Content-Transfer-Encoding: quoted-printable
MIME-Version: 1.0
Subject: Re: [Asrg] "Uncaught spam" research project
X-BeenThere: asrg@irtf.org
X-Mailman-Version: 2.1.9
Precedence: list
Reply-To: Anti-Spam Research Group - IRTF <asrg@irtf.org>
List-Id: Anti-Spam Research Group - IRTF <asrg.irtf.org>
List-Unsubscribe: <http://www.irtf.org/mailman/listinfo/asrg>, <mailto:asrg-request@irtf.org?subject=unsubscribe>
List-Archive: <http://www.irtf.org/mail-archive/web/asrg>
List-Post: <mailto:asrg@irtf.org>
List-Help: <mailto:asrg-request@irtf.org?subject=help>
List-Subscribe: <http://www.irtf.org/mailman/listinfo/asrg>, <mailto:asrg-request@irtf.org?subject=subscribe>
X-List-Received-Date: Fri, 30 Apr 2010 16:33:11 -0000

John Leslie wrote:
>    I'd definitely record the AS of the sender's IP.
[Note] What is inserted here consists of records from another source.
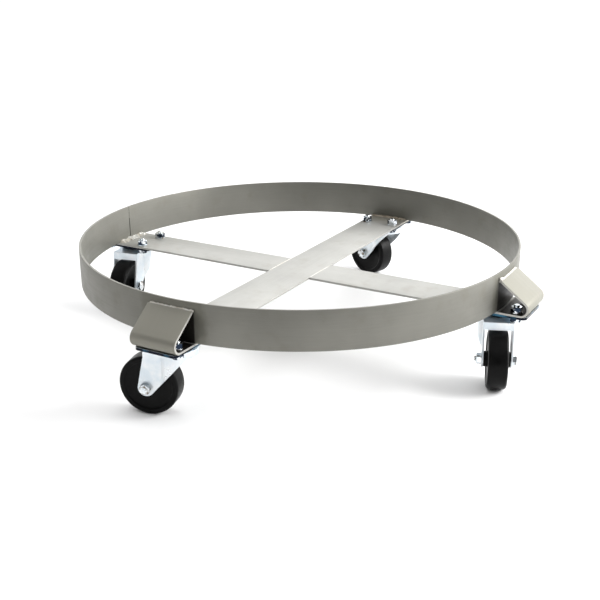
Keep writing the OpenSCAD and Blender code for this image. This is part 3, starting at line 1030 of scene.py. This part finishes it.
class Sky:
    """World light made of soft round glows, brightest towards given directions."""

    def __init__(self, ambient):
        world = bpy.data.worlds.new("studio")
        world.use_nodes = True
        self.tree = world.node_tree
        self.direction = self.tree.nodes.new("ShaderNodeTexCoord").outputs["Generated"]
        self.background = self.tree.nodes["Background"]
        self.background.inputs["Color"].default_value = (1, 1, 1, 1)
        self.total = None
        self.ambient = ambient
        bpy.context.scene.world = world

    def glow(self, azimuth, elevation, inner, outer, strength):
        """Azimuth is to the camera's right from straight away; all angles in degrees."""
        a, e = math.radians(azimuth), math.radians(elevation)
        towards = camera_side(math.sin(a) * math.cos(e), math.cos(a) * math.cos(e), math.sin(e))
        dot = self.tree.nodes.new("ShaderNodeVectorMath")
        dot.operation = "DOT_PRODUCT"
        dot.inputs[1].default_value = towards
        self.tree.links.new(self.direction, dot.inputs[0])
        fall = self.tree.nodes.new("ShaderNodeMapRange")
        fall.interpolation_type = "SMOOTHSTEP"
        fall.inputs["From Min"].default_value = math.cos(math.radians(outer))
        fall.inputs["From Max"].default_value = math.cos(math.radians(inner))
        fall.inputs["To Min"].default_value = 0.0
        fall.inputs["To Max"].default_value = strength
        self.tree.links.new(dot.outputs["Value"], fall.inputs["Value"])
        add = self.tree.nodes.new("ShaderNodeMath")
        add.operation = "ADD"
        if self.total is None:
            add.inputs[0].default_value = self.ambient
        else:
            self.tree.links.new(self.total, add.inputs[0])
        self.tree.links.new(fall.outputs["Result"], add.inputs[1])
        self.total = add.outputs["Value"]

    def finish(self):
        """Lights the scene with the glows; the camera sees plain white behind the floor."""
        sight = self.tree.nodes.new("ShaderNodeLightPath").outputs["Is Camera Ray"]
        brighter = self.tree.nodes.new("ShaderNodeMath")
        brighter.operation = "MAXIMUM"
        self.tree.links.new(self.total, brighter.inputs[0])
        self.tree.links.new(sight, brighter.inputs[1])
        self.tree.links.new(brighter.outputs["Value"], self.background.inputs["Strength"])


def build_lights():
    sky = Sky(0.18)
    sky.glow(0, 24, 20, 44, 2.15)         # behind the object, seen in the strap tops
    sky.glow(48, 20, 16, 40, 2.1)
    sky.glow(-55, 20, 12, 40, 1.3)
    sky.glow(95, 15, 12, 36, 2.2)         # from the right, low
    sky.glow(0, 90, 20, 58, 0.7)          # overhead
    sky.finish()
    add_lamp("key", 1.2, 7, camera_side(-0.9, -1.3, 2.3))
    add_lamp("right", 1.4, 74, camera_side(2.2, -0.2, 1.3))


def add_lamp(name, size, power, place):
    """A round soft lamp that points at the middle of the object."""
    lamp = bpy.data.lights.new(name, "AREA")
    lamp.shape = "DISK"
    lamp.size = size
    lamp.energy = power
    holder = bpy.data.objects.new(name, lamp)
    holder.location = place
    holder.rotation_mode = "QUATERNION"
    holder.rotation_quaternion = (Vector((0, 0, 0.1)) - place).to_track_quat("-Z", "Y")
    bpy.context.scene.collection.objects.link(holder)


def build_camera():
    data = bpy.data.cameras.new("camera")
    data.lens = 61.26
    data.sensor_width = 36.0
    data.clip_start = 0.05
    data.clip_end = 100
    camera = bpy.data.objects.new("camera", data)
    camera.location = camera_side(0, -1.379, 0.5617)
    pitch = math.radians(90 - 20.27)
    roll = math.radians(-0.146)
    camera.rotation_euler = (
        Matrix.Rotation(VIEW_AZIMUTH, 4, "Z") @ Matrix.Rotation(pitch, 4, "X")
        @ Matrix.Rotation(roll, 4, "Z")
    ).to_euler()
    bpy.context.scene.collection.objects.link(camera)
    bpy.context.scene.camera = camera


build_ring()
build_seam()
build_straps()
build_crossing_weld()
for index, end in enumerate(ENDS):
    build_ring_weld(end, 10 * index)
    build_fold_weld(end, 10 * index + 5)
    build_axle(end)
    build_wheel(end)
build_fasteners()
finish_nodes()
build_stage()
build_lights()
build_camera()
bpy.context.scene.view_settings.view_transform = "Standard"
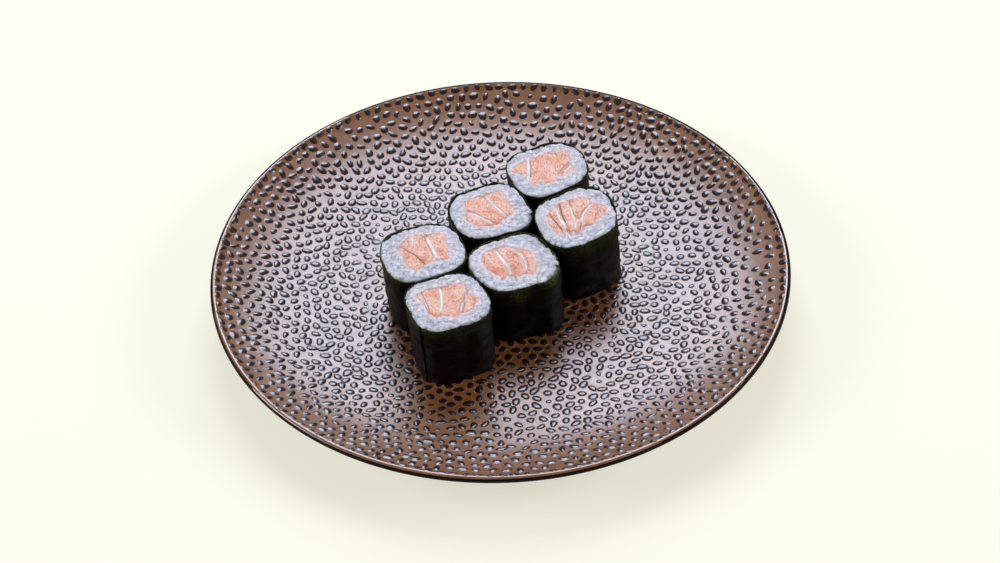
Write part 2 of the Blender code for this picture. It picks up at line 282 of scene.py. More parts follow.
def dot_domes(centres):
    """Pills over ovals in the plate's top, unrolled along its rise. An oval has one side fuller and its length
    bent into an arc, and each ring inside it lies the same distance in all the way round. The height falls
    with a power of the way out, down to the foot: 2.2 on the level, where a pill is flat on top, and 1.5 on the
    rise, where it is taller and more like a tent. A flat skirt from there dips under the brown glaze. What
    would run onto the lip is pushed back."""
    shape = (len(centres), 1, 1)
    size = np.where(rng.random(shape) < 0.03, 0.65, rng.normal(1, 0.04, shape))
    length = np.clip(rng.normal(1.88, 0.2, shape), 1.5, 2.25) * MM * size
    width = np.clip(rng.normal(1.36, 0.13, shape), 1.08, 1.62) * MM * size
    tear, bean = rng.normal(0, 0.16, shape), rng.normal(0, 0.05, shape) / MM
    heading = rng.uniform(0, 2 * math.pi, shape)
    round_ = np.linspace(0, 2 * math.pi, DOT_COLUMNS, endpoint=False)[None, None]
    inset = width * (1 - DOT_RINGS)
    risen = np.clip((np.hypot(*centres.T).reshape(shape) / dot_field - 0.55) / 0.3, 0, 1)
    dome = np.clip(1 - DOT_RINGS ** (2.2 - 0.7 * risen), 0, 1) * DOT_HEIGHT * (1 + 0.4 * risen) * size
    height = dome + np.array([0, 0, 0, 0.02, -0.02])[None, :, None] * MM
    along = (length - inset) * np.cos(round_)
    across = (width - inset) * np.sin(round_) * (1 + tear * along / length) + bean * (along**2 - length**2 / 3)
    x = centres[:, 0].reshape(shape) + along * np.cos(heading) - across * np.sin(heading)
    y = centres[:, 1].reshape(shape) + along * np.sin(heading) + across * np.cos(heading)
    radius = np.hypot(x, y)
    kept = np.minimum(np.interp(radius, UNROLLED, UNROLLED_R), DOT_REACH)
    return np.stack([x * kept / radius, y * kept / radius, glaze_level(kept) + height], axis=-1), DOT_RINGS + 0 * x


def black_glaze():
    """Thick iron-black glaze: glossy like wet tar, and light brown in a narrow ring round the foot of a drop. It
    shines as hard as the brown one."""
    material, place = new_material("glossy black drop glaze")
    out = add(material, "ShaderNodeAttribute", {}, give="Fac", attribute_name="edge")
    # thin marks the ring round the foot of each drop, which is coloured a lighter brown.
    thin = add(material, "ShaderNodeMapRange", {"Value": out, "From Min": 0.98, "From Max": 1.05})
    tones = {"Factor": thin, "A": paint("#2B0A03"), "B": paint("#BE9468")}
    colour = add(material, "ShaderNodeMix", tones, data_type="RGBA")
    grain = add(material, "ShaderNodeTexNoise", {"Vector": place, "Scale": 0.5 / (1.5 * MM)})
    rough = add(material, "ShaderNodeMapRange", {"Value": grain, "To Min": 0.3, "To Max": 0.42})
    finish = {
        "Base Color": colour, "Roughness": rough, "IOR": 1.58,
        "Coat Weight": 1.0, "Coat Roughness": 0.18, "Coat IOR": 1.75, "Coat Tint": (1.0, 0.93, 0.93, 1),
    }
    add(material, "ShaderNodeOutputMaterial", {"Surface": add(material, "ShaderNodeBsdfPrincipled", finish)})
    return material


dot_field = np.interp(DOT_FIELD, UNROLLED_R, UNROLLED)
start_r = (dot_field - 3.5 * MM) * np.sqrt(rng.random(DOT_COUNT))
start_turn = rng.uniform(0, 2 * math.pi, DOT_COUNT)
start_r[:RIM_DOTS] = dot_field
start_turn[:RIM_DOTS] = np.linspace(0, 2 * math.pi, RIM_DOTS, endpoint=False)
started = np.stack([start_r * np.cos(start_turn), start_r * np.sin(start_turn)], axis=1)
strewn = spread(started, DOT_SPACING, 100, hold_on_plate) + rng.normal(0, 0.22, (DOT_COUNT, 2)) * MM
domes, dome_edge = dot_domes(strewn)
dots = shells("glaze_dots", domes, black_glaze(), edge=dome_edge)
lay(dots, "glaze")


# NORI. A half sheet of roasted seaweed goes once round each piece, and its last stretch, wetted, sticks
# over its beginning. It is paper-thin, near black, papery with fibres, and puckers upright as it shrinks
# on the moist rice. A thin upright section is carried along the wrap.
NAMES = ["front", "left", "middle", "inner", "right", "far"]
FLAP = {"front": 205, "left": 120, "middle": 320, "inner": 150, "right": 20, "far": 80}
WRAP = math.radians(360 + 26)
NORI = 0.3 * MM
NORI_OUTSET = 0.7 * MM  # from the rice's outline in the frame to the outer face of the nori
EDGE_DROP = 0.42 * MM  # on the diner's side, where the knife has dragged the rice over it; hardly any behind
# How strongly each piece's nori is painted olive green near its top edge: a painted glow of light coming through the
# thin sheet.
TOP_GLOW = {"front": 0.4, "left": 0.45, "middle": 1.0, "inner": 0.2, "right": 0.4, "far": 0.4}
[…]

That should be possible, but would that give information that's useful in a statistical way? I want to find data such as "7% of all spam is sent from Liechtenstein, whereas 12% of hard-to-filter spam is sent from there; we ought to focus more on emails coming from Liechtenstein's IP space". I expect the percentages of AS's found to be so low that the differences will hardly ever be significant.

>    Filters, hopefully, are a moving target; so whatever you publish
> will be of limited use a week later.

I realise that. I do want to run the project over a longer period of time and I do hope the project to yield some general information on where to focus. To be honest, I'm not sure what to expect and whether I can expect the results to be useful, but that's one of my reasons for running the project.

> > [1] Spam in the context of this email is spam sent to spam traps.
> > So the real, proper spam, not the perhaps-not-100%-CAN-SPAM-compliant
> > spam.
>
>    It will be necessary to at least sample the "interesting" cases,
> since spamtraps do get some non-spam...

Good point and yes, I will do that.

> > [2] Several of these make use of open source filters (e.g.
> > SpamAssassin), so it's fair to say that most filters are covered.
> > The setup does exclude techniques such as TCP fingerprinting or
> > greylisting though.
>
>    That's OK, though it might be interesting to compare those
> techniques. BTW are you saying that if a (commercial?) spam-filter
> uses those techniques, your setup will exclude them?

No. Just that these features are turned off.

Thanks

Martijn.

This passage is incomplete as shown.